■ REQUIREMENTS
Using the data below, output the first line and every line after it up to and including the line containing "or reeded edge.", exactly as written and with nothing added.

═══ COLLECTED MATERIAL

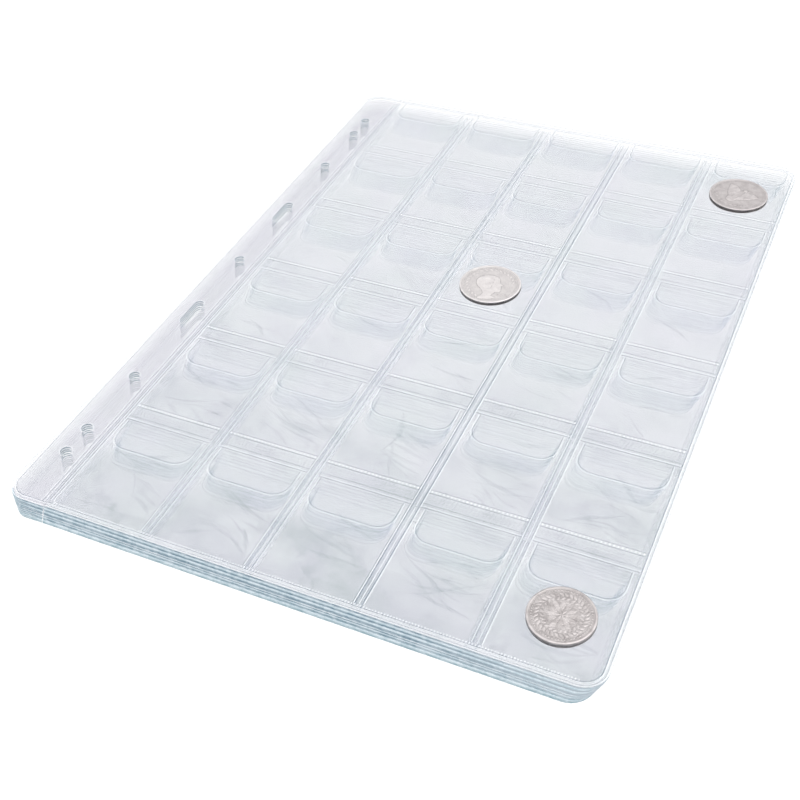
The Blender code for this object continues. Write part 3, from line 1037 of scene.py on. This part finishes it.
def flower_relief(x, y, size):
    """An open flower of six petals."""
    px, py = x / size, y / size
    r, a = np.hypot(px, py), np.arctan2(py, px)
    petals = np.clip(np.cos(6 * a) * 0.5 + 0.62 - r * 1.25, 0, 1) ** 0.5
    inner = np.clip(np.cos(6 * a + math.pi) * 0.5 + 0.5 - np.abs(r - 0.42) * 3.2, 0, 1) ** 0.7
    return np.maximum(petals * 0.5, inner * 0.45) + 0.3 * np.clip(1 - (r / 0.1) ** 2, 0, 1)


def coin_height(kind, x, y, radius):
    """Relief of a coin's face: its design, a ring of beads and leaves."""
    r, a = np.hypot(x, y), np.arctan2(y, x)
    height = np.zeros(x.shape)
    if kind == "head":
        height += head_relief(x + 0.2, y + 0.5, radius * 0.92) * 0.17
        height += beads(r, a, radius - 1.75, 74, 0.26) * 0.07
        ring = leaves(r, a, radius - 3.0, 30, 1.0, 0.5, 0.9)
        height = np.maximum(height, ring * 0.10 * (np.abs(np.sin(a / 2 + 0.4)) > 0.35))
    elif kind == "bird":
        height += bird_relief(x, y + 0.4, radius * 0.92) * 0.16
        height += beads(r, a, radius - 1.75, 64, 0.28) * 0.08
        ring = leaves(r, a, radius - 3.1, 26, 0.95, 0.55, -0.8)
        height = np.maximum(height, ring * 0.12 * (y < -radius * 0.42))
    else:
        height += flower_relief(x, y, radius * 0.62) * 0.15
        height += beads(r, a, radius - 1.6, 60, 0.27) * 0.08
        height = np.maximum(height, leaves(r, a, radius - 3.1, 34, 1.15, 0.5, 0.7) * 0.08)
        height = np.maximum(height, leaves(r, a + 0.09, radius - 4.5, 26, 0.9, 0.45, -0.7) * 0.07)
    return height


def make_coin(name, kind, turn, reeds, surface, field=0.12, wear=0.012):
    """A struck coin: rings of relief on both faces, joined by a plain or reeded edge.

    field is how deep the face lies below the rim and wear how uneven it is.
    """
    low, high = box_mm(name)
    cx, cy = (low[:2] + high[:2]) / 2
    radius = (high[0] - low[0]) / 2
    z0, z1 = low[2], high[2]
    rim = radius - 1.0
    field_radii = np.linspace(0.12, rim, FIELD_RINGS)
    radii = [*field_radii, rim + 0.12, rim + 0.3, radius - 0.22, radius - 0.08]
    angle = np.arange(SEGMENTS) * 2 * math.pi / SEGMENTS
    turned = math.radians(turn)
    rings, marks = [], []
    for side in (-1, 1):
        layer, cavity = [], []
        for ring, r in enumerate(radii):
            x, y = r * np.cos(angle), r * np.sin(angle)
            u = x * math.cos(turned) + y * math.sin(turned)
            v = -x * math.sin(turned) + y * math.cos(turned)
            if ring < FIELD_RINGS:
                relief = coin_height(kind, u, v, radius)
                around = sum(coin_height(kind, u + du, v + dv, radius) for du, dv in AROUND) / 4
                spots = (Vector((a * 2.6, b * 2.6, 3.0)) for a, b in zip(x, y))
                grain = np.array([noise.noise(spot) for spot in spots])
                level = -field + relief * 0.7 + wear * grain
                # Low field and hollows darken as painted shade; grain adds random dark speckle
                hollow = 0.20 * np.clip(0.6 - relief / 0.08, 0, 1)
                hollow += 0.55 * np.clip((around - relief) / 0.030, 0, 1)
                hollow += 0.16 * np.clip(grain * 2.0, 0, 1)
            else:
                level = np.full(SEGMENTS, RIM_LEVELS[ring - FIELD_RINGS])
                # A dark line just inside the rim: painted shade
                hollow = np.full(SEGMENTS, 0.45 if ring == FIELD_RINGS else 0.0)
            z = (z1 + level) if side > 0 else (z0 - level)
            layer.append(np.column_stack([cx + x, cy + y, z]))
            cavity.append(hollow)
        rings.append(layer if side < 0 else layer[::-1])
        marks.append(cavity if side < 0 else cavity[::-1])
    groove = 0.5 + 0.5 * np.cos(angle * REEDS)
    reach = radius - 0.02 - (0.09 * groove if reeds else 0.0)
    wall = []
    for t in (0.16, 0.4, 0.6, 0.84):
        level = np.full(SEGMENTS, z0 + (z1 - z0) * t)
        x, y = cx + reach * np.cos(angle), cy + reach * np.sin(angle)
        wall.append(np.column_stack([x, y, level]))
    if not reeds:
        groove = np.full(SEGMENTS, 0.1)
    # The edge is darkened as painted shade, most at the bottom and in the reeds
    shares = (0.90, 0.84, 0.70, 0.40) if reeds else (0.72, 0.66, 0.55, 0.35)
    sides = [share + (1 - share) * groove for share in shares]
    loops = [*rings[0], *wall, *rings[1]]
    cavities = [*marks[0], *sides, *marks[1]]
    points = [[cx, cy, z0 + field], *np.vstack(loops).tolist(), [cx, cy, z1 - field + 0.05]]
    crease = [0.3, *np.concatenate(cavities).tolist(), 0.3]
    faces = []
    for k in range(len(loops) - 1):
        a, b = 1 + k * SEGMENTS, 1 + (k + 1) * SEGMENTS
        for i in range(SEGMENTS):
            j = (i + 1) % SEGMENTS
            faces.append([a + i, a + j, b + j, b + i])
    end = len(points) - 1
    last = 1 + (len(loops) - 1) * SEGMENTS
    for i in range(SEGMENTS):
        j = (i + 1) % SEGMENTS
        faces.append([0, 1 + j, 1 + i])
        faces.append([end, last + i, last + j])
    build = Build()
    build.add(points, faces, 0, crease)
    piece = build.object(f"{name}_struck", [surface], 50)
    settle(piece, name, "coin_metal", name)


nickel = coin_surface("coin_nickel", (0.72, 0.675, 0.67), (0.55, 0.51, 0.505), 0.36)
clad = coin_surface("coin_bright_clad", (0.98, 0.935, 0.925), (0.89, 0.845, 0.84), 0.36)
worn_clad = coin_surface("coin_worn_clad", (0.83, 0.78, 0.775), (0.69, 0.64, 0.635), 0.38)
make_coin("coin_small_foot", "flower", 12, False, nickel, field=0.06, wear=0.035)
make_coin("coin_large_middle", "head", 24, True, clad)
make_coin("coin_large_head", "bird", -30, True, worn_clad)


# ---------------------------------------------------------------- floor, light, camera


def make_floor():
    mesh = bpy.data.meshes.new("floor")
    size = 3.0
    mesh.from_pydata(
        [(-size, -size, 0), (size, -size, 0), (size, size, 0), (-size, size, 0)], [], [(0, 1, 2, 3)]
    )
    floor = bpy.data.objects.new("floor", mesh)
    bpy.context.scene.collection.objects.link(floor)
    paint = bpy.data.materials.new("floor_white")
    paint.use_nodes = True
    shader = paint.node_tree.nodes["Principled BSDF"]
    shader.inputs["Base Color"].default_value = (0.96, 0.96, 0.96, 1.0)
    shader.inputs["Roughness"].default_value = 0.9
    shader.inputs["Specular IOR Level"].default_value = 0.0
    mesh.materials.append(paint)


def make_light(name, place, target, size, power):
    data = bpy.data.lights.new(name, "AREA")
    data.shape = "DISK"
    data.size = size
    data.energy = power
    lamp = bpy.data.objects.new(name, data)
    lamp.location = place
    lamp.rotation_euler = (Vector(target) - Vector(place)).to_track_quat("-Z", "Y").to_euler()
    bpy.context.scene.collection.objects.link(lamp)


def make_world():
    world = bpy.data.worlds.new("studio")
    bpy.context.scene.world = world
    world.use_nodes = True
    tree = world.node_tree
    background = tree.nodes["Background"]
    place = node(tree, "ShaderNodeTexCoord")
    split = node(tree, "ShaderNodeSeparateXYZ")
    tree.links.new(place.outputs["Generated"], split.inputs[0])
    sky = ramp_node(tree, split.outputs["Z"], ((0.0, (0.72, 0.73, 0.75)), (0.75, (1.0, 1.0, 1.0))))
    tree.links.new(sky, background.inputs["Color"])
    background.inputs["Strength"].default_value = 0.92


def make_camera():
    data = bpy.data.cameras.new("camera")
    data.lens = 54.03
    data.sensor_width = 36.0
    data.clip_start, data.clip_end = 0.01, 20.0
    camera = bpy.data.objects.new("camera", data)
    bpy.context.scene.collection.objects.link(camera)
    camera.location = (0.14271, -0.33684, 0.29676)
    camera.rotation_euler = [math.radians(a) for a in (47.672, 2.520, 24.226)]
    bpy.context.scene.camera = camera


make_floor()
make_world()
make_light("key", (0.50, 0.15, 1.25), (0, 0, 0), 1.2, 5.6)
make_light("fill", (-0.7, -0.2, 0.9), (0, 0, 0), 0.9, 2.2)
make_camera()
bpy.context.scene.view_settings.view_transform = "Standard"
bpy.context.scene.cycles.transparent_max_bounces = 128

══════

■ FULL SOLUTION
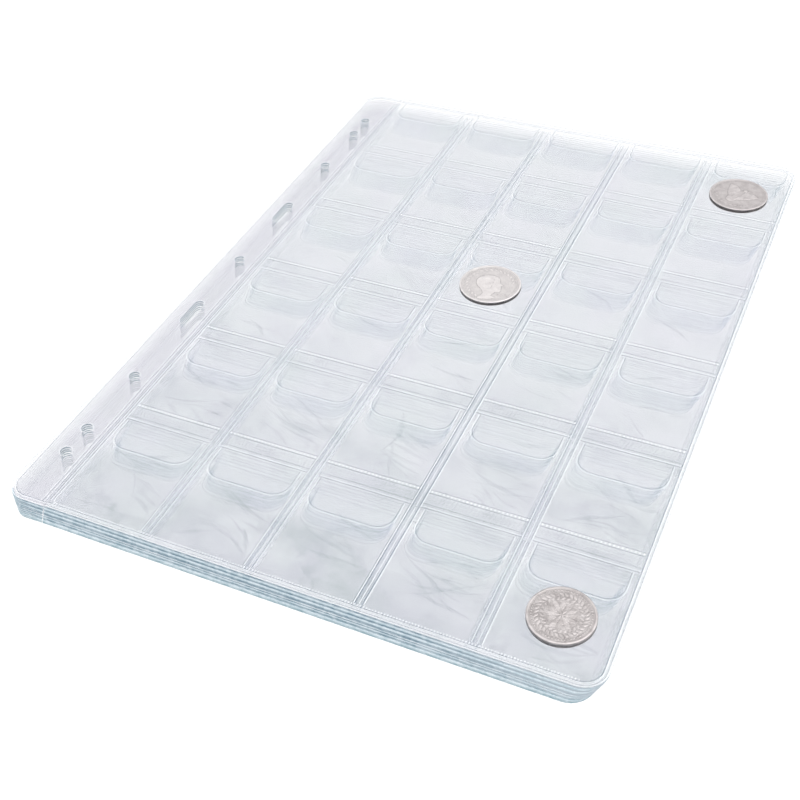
The Blender code for this object continues. Write part 3, from line 1037 of scene.py on. This part finishes it.
def flower_relief(x, y, size):
    """An open flower of six petals."""
    px, py = x / size, y / size
    r, a = np.hypot(px, py), np.arctan2(py, px)
    petals = np.clip(np.cos(6 * a) * 0.5 + 0.62 - r * 1.25, 0, 1) ** 0.5
    inner = np.clip(np.cos(6 * a + math.pi) * 0.5 + 0.5 - np.abs(r - 0.42) * 3.2, 0, 1) ** 0.7
    return np.maximum(petals * 0.5, inner * 0.45) + 0.3 * np.clip(1 - (r / 0.1) ** 2, 0, 1)


def coin_height(kind, x, y, radius):
    """Relief of a coin's face: its design, a ring of beads and leaves."""
    r, a = np.hypot(x, y), np.arctan2(y, x)
    height = np.zeros(x.shape)
    if kind == "head":
        height += head_relief(x + 0.2, y + 0.5, radius * 0.92) * 0.17
        height += beads(r, a, radius - 1.75, 74, 0.26) * 0.07
        ring = leaves(r, a, radius - 3.0, 30, 1.0, 0.5, 0.9)
        height = np.maximum(height, ring * 0.10 * (np.abs(np.sin(a / 2 + 0.4)) > 0.35))
    elif kind == "bird":
        height += bird_relief(x, y + 0.4, radius * 0.92) * 0.16
        height += beads(r, a, radius - 1.75, 64, 0.28) * 0.08
        ring = leaves(r, a, radius - 3.1, 26, 0.95, 0.55, -0.8)
        height = np.maximum(height, ring * 0.12 * (y < -radius * 0.42))
    else:
        height += flower_relief(x, y, radius * 0.62) * 0.15
        height += beads(r, a, radius - 1.6, 60, 0.27) * 0.08
        height = np.maximum(height, leaves(r, a, radius - 3.1, 34, 1.15, 0.5, 0.7) * 0.08)
        height = np.maximum(height, leaves(r, a + 0.09, radius - 4.5, 26, 0.9, 0.45, -0.7) * 0.07)
    return height


def make_coin(name, kind, turn, reeds, surface, field=0.12, wear=0.012):
    """A struck coin: rings of relief on both faces, joined by a plain or reeded edge.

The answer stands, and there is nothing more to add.